(EXERCISE TASK)
Print the listing below exactly.
>> start SOURCE EXCERPT
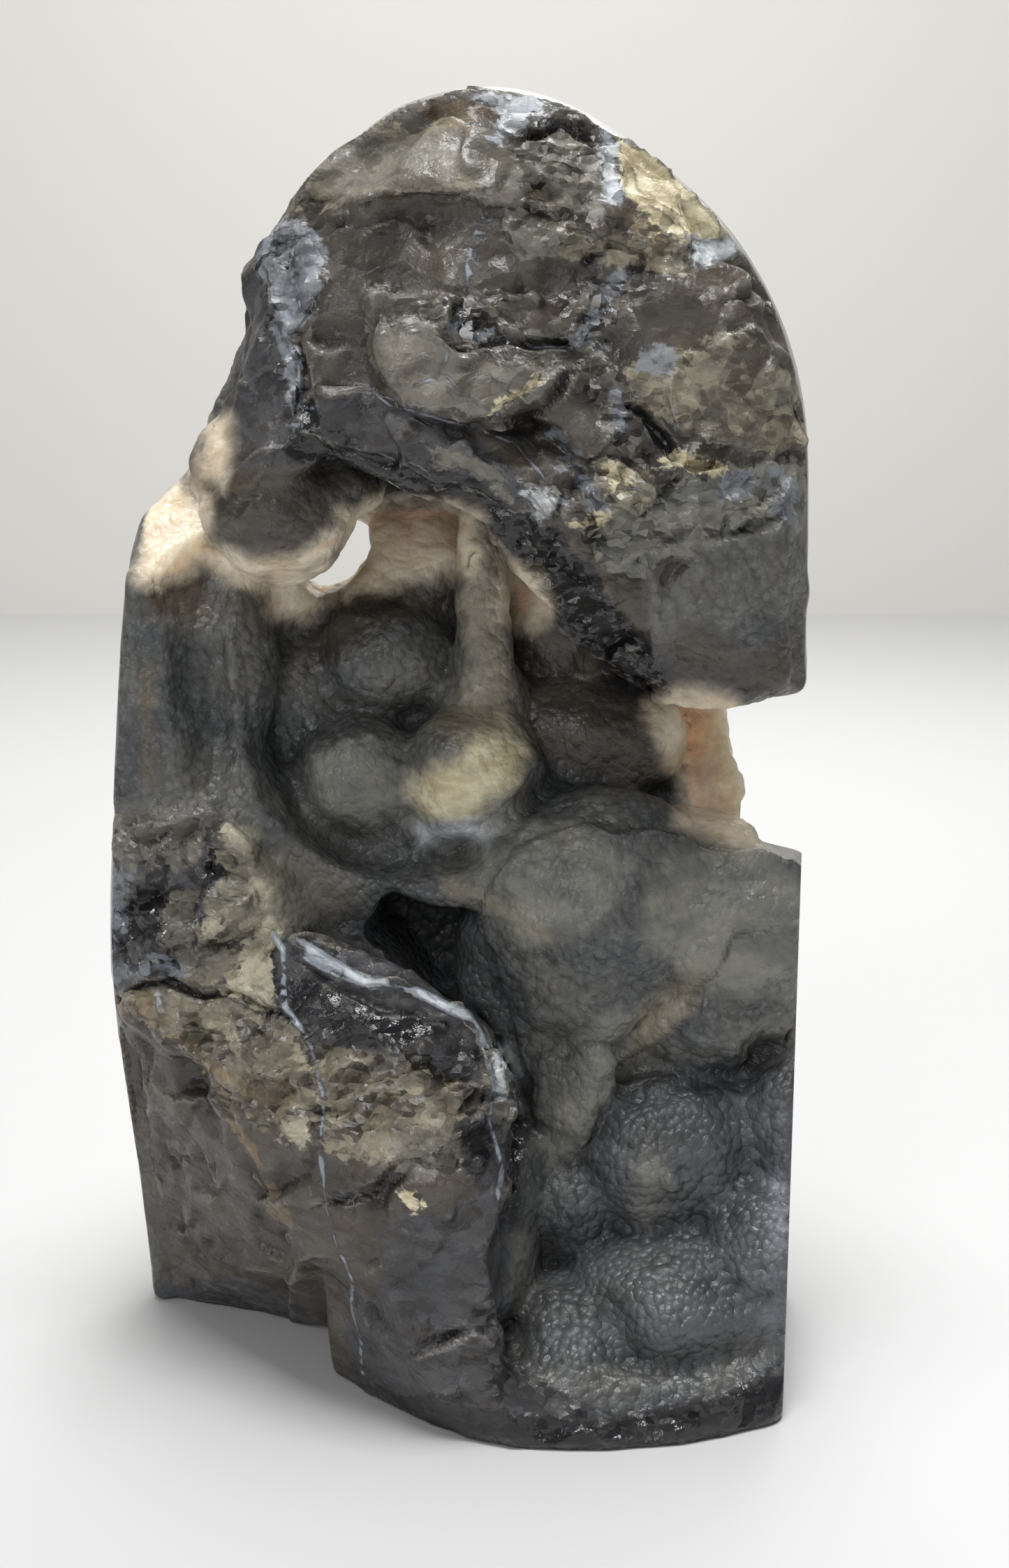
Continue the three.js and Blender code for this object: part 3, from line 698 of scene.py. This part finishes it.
# The broken faces are long towards the upper right.
LONG_WAY = np.array([[0.82, 0.0, 0.57], [0.0, 1.0, 0.0], [-0.57, 0.0, 0.82]])
STRETCH = np.array([0.7, 1.2, 1.25])

# The lower right side is sawn flat: its x at y = 0, how it turns, and the height that it reaches.
SAWN_AT, SAWN_TURN, SAWN_TOP = 41.8, 0.163, 63.0
CLEAR_CUT = 0.5  # a step whose edge has a smaller half width than this shows as a line


def crooked(points):
    """The points, moved about so that outlines drawn over them look broken."""
    return warp(warp(points, 5.0, 0.6, 75), 1.8, 0.28, 76)


def ledge_of(points):
    """How far each point is from the nearest clear-cut step, in mm: positive on its upper side."""
    x, y = in_photo(crooked(points))
    nearest = np.full(len(points), 9.0)
    for rise, edge, zone in STEPS.values():
        if edge < CLEAR_CUT:
            depth = math.copysign(1, rise) * zone(x, y) / PIXELS_PER_MM
            nearest = np.where(np.abs(depth) < np.abs(nearest), depth, nearest)
    return nearest


def steps_of(points, normals):
    """The height of the steps in mm: full at their edges, fading inwards."""
    x, y = in_photo(crooked(points))
    height = np.zeros(len(points))
    for rise, edge, zone in STEPS.values():
        depth = zone(x, y) / PIXELS_PER_MM
        height += rise * ramp(depth, -edge, edge) * (1 - 0.8 * ramp(depth, 1.5, 9))
    front = ramp(points[:, 1], BEHIND + 6, BEHIND) * ramp(-normals[:, 1], 0.0, 0.35)
    return height * front


def relief_of(points, normals):
    """How far each point is moved out, in mm."""
    rock = rock_share(points)
    polish = polish_share(points, normals)
    along = (points @ LONG_WAY.T) * STRETCH
    shattered = shattered_share(points)
    broken = (
        0.36 * scars(along, 12.0, 11, hollow=0.42, tilt=0.2)
        + 0.55 * facets(along, 7.0, 13, tilt=0.34, step=0.06, edge=0.5)
        + 0.16 * (1 - shattered) * scars(along, 4.2, 21, hollow=0.4, tilt=0.2)
        + 0.55 * shattered * facets(along, 3.4, 23, tilt=0.6, step=0.12, edge=0.55)
    )
    broken *= 0.25 + 0.75 * ramp(points[:, 2], 5.0, 14.0)  # calmer towards the base
    broken *= 1 - 0.6 * ramp(arch_reach(points), 0.88, 0.97)  # and towards the rim
    bubbly = (
        0.4 * waves(points, 13.0, 44)
        + 0.22 * waves(points, 6.0, 41, octaves=2)
        + 0.26 * grains(points, 2.7, 51) * ramp(waves(points, 12.0, 43), -0.6, 0.5)
        + 0.22 * grains(points, 1.6, 61)
    ) * (1 - 0.8 * ramp(points[:, 0], 39.5, 41.5))
    return (1 - polish) * (rock * broken + (1 - rock) * (bubbly - 0.3) + steps_of(points, normals))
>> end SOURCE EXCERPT
(EXERCISE RESPONSE)
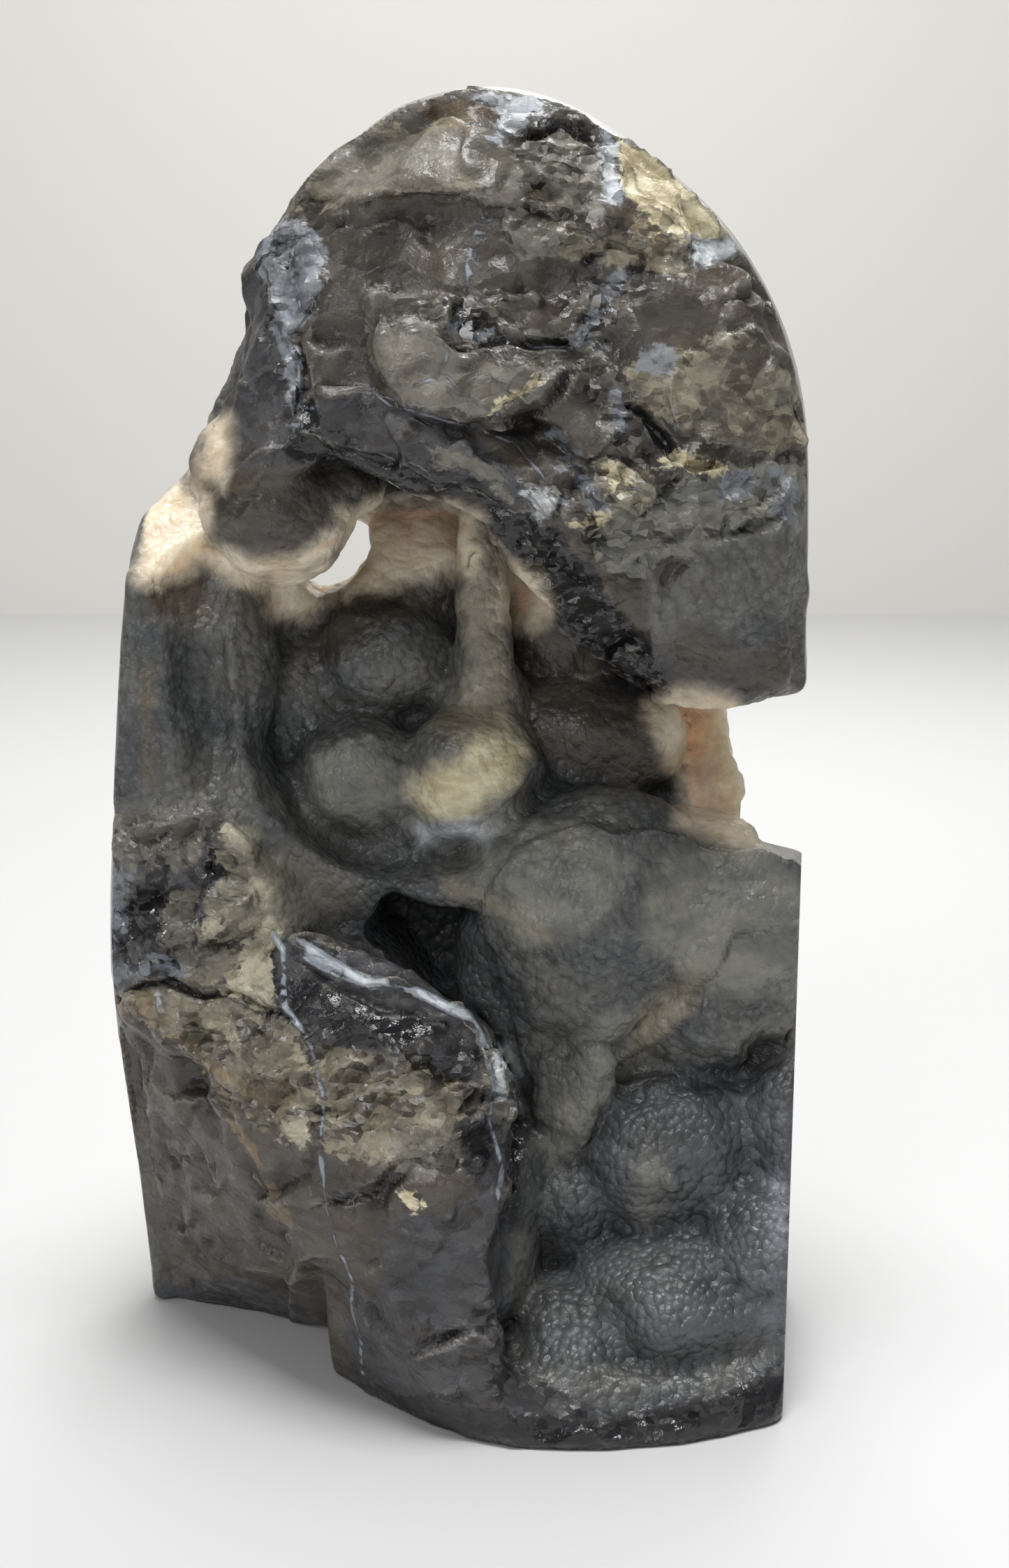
Continue the three.js and Blender code for this object: part 3, from line 698 of scene.py. This part finishes it.
# The broken faces are long towards the upper right.
LONG_WAY = np.array([[0.82, 0.0, 0.57], [0.0, 1.0, 0.0], [-0.57, 0.0, 0.82]])
STRETCH = np.array([0.7, 1.2, 1.25])

# The lower right side is sawn flat: its x at y = 0, how it turns, and the height that it reaches.
SAWN_AT, SAWN_TURN, SAWN_TOP = 41.8, 0.163, 63.0
CLEAR_CUT = 0.5  # a step whose edge has a smaller half width than this shows as a line


def crooked(points):
    """The points, moved about so that outlines drawn over them look broken."""
    return warp(warp(points, 5.0, 0.6, 75), 1.8, 0.28, 76)


def ledge_of(points):
    """How far each point is from the nearest clear-cut step, in mm: positive on its upper side."""
    x, y = in_photo(crooked(points))
    nearest = np.full(len(points), 9.0)
    for rise, edge, zone in STEPS.values():
        if edge < CLEAR_CUT:
            depth = math.copysign(1, rise) * zone(x, y) / PIXELS_PER_MM
            nearest = np.where(np.abs(depth) < np.abs(nearest), depth, nearest)
    return nearest


def steps_of(points, normals):
    """The height of the steps in mm: full at their edges, fading inwards."""
    x, y = in_photo(crooked(points))
    height = np.zeros(len(points))
    for rise, edge, zone in STEPS.values():
        depth = zone(x, y) / PIXELS_PER_MM
        height += rise * ramp(depth, -edge, edge) * (1 - 0.8 * ramp(depth, 1.5, 9))
    front = ramp(points[:, 1], BEHIND + 6, BEHIND) * ramp(-normals[:, 1], 0.0, 0.35)
    return height * front


def relief_of(points, normals):
    """How far each point is moved out, in mm."""
    rock = rock_share(points)
    polish = polish_share(points, normals)
    along = (points @ LONG_WAY.T) * STRETCH
    shattered = shattered_share(points)
    broken = (
        0.36 * scars(along, 12.0, 11, hollow=0.42, tilt=0.2)
        + 0.55 * facets(along, 7.0, 13, tilt=0.34, step=0.06, edge=0.5)
        + 0.16 * (1 - shattered) * scars(along, 4.2, 21, hollow=0.4, tilt=0.2)
        + 0.55 * shattered * facets(along, 3.4, 23, tilt=0.6, step=0.12, edge=0.55)
    )
    broken *= 0.25 + 0.75 * ramp(points[:, 2], 5.0, 14.0)  # calmer towards the base
    broken *= 1 - 0.6 * ramp(arch_reach(points), 0.88, 0.97)  # and towards the rim
    bubbly = (
        0.4 * waves(points, 13.0, 44)
        + 0.22 * waves(points, 6.0, 41, octaves=2)
        + 0.26 * grains(points, 2.7, 51) * ramp(waves(points, 12.0, 43), -0.6, 0.5)
        + 0.22 * grains(points, 1.6, 61)
    ) * (1 - 0.8 * ramp(points[:, 0], 39.5, 41.5))
    return (1 - polish) * (rock * broken + (1 - rock) * (bubbly - 0.3) + steps_of(points, normals))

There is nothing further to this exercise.